King even tried to anticipate Alberto Contador by attacking before the 22 per cent climb to the finish in Guardiagrele. He was passed by both Contador and breakaway companion Simon Geschke (Giant-Shimano) but made it to the top of the climb to finish third at 45 seconds.
"My family is here, all the way from Virginia in the USA, they arrived last night, so it was a special day," he said after getting a hug from his parents and sister.
"It's my first podium finish in a WorldTour race and so I'm pretty happy about that. Having my family here gave me some extra motivation and it was cool to be out front to let them see me on television. I was thinking of a top three or even two. I was trying to get some space from the other guys. I also like to attack, it’s more exciting that way."
King admitted he had been concerned about the 20 per cent gradient of the Muro of Guardiagrele.
"I don’t know if I've ridden a climb like that before in a race. It was so steep.

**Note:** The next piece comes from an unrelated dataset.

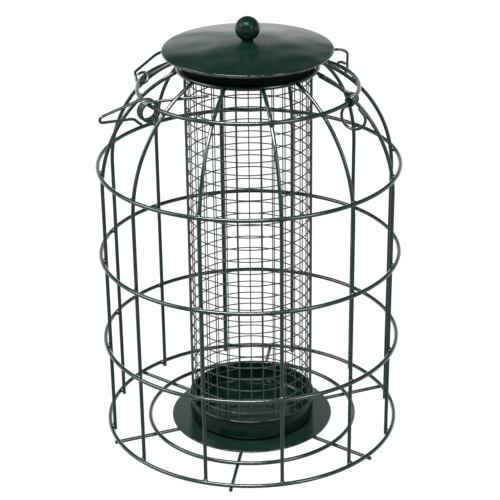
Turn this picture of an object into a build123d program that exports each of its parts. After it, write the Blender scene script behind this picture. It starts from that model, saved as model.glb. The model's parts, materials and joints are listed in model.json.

My arms hurt as much as my legs after a climb like that," he said.
"We were talking about it at the breakfast. [David] Millar was already trying to decide the best way to avoid walking up the climb because he didn't want that haunting him all his life. I had that in my mind too and so I wanted to be off the front, so that I wasn't seen walking or running."
King was actually the first rider to hit the climb after getting the green light to go in the breakaway from directeur sportif Charly Wegelius. He then showed the same guts and talent that won him the 2010 US national title.
"On the long climb I couldn't drop Geschke. I attacked him a bunch but I couldn't get ride of him, so we worked together," he explained.
"They gave us a lot of time and when we had 11 minutes I thought we had a chance. Then they started chasing really hard and so we had to start going full gas on the climb."
Then King heard via his radio that Contador was coming across.
"We waited a bit when we heard he was coming across but then he pulled for the last eight kilometres until the climb," he said in admiration.
"We'd done a lot of work but I knew he'd go better than me on the steep part, so I tried to get out front. But I hit the steep part and it was lights out. I honestly thought about getting off and running, it was that steep."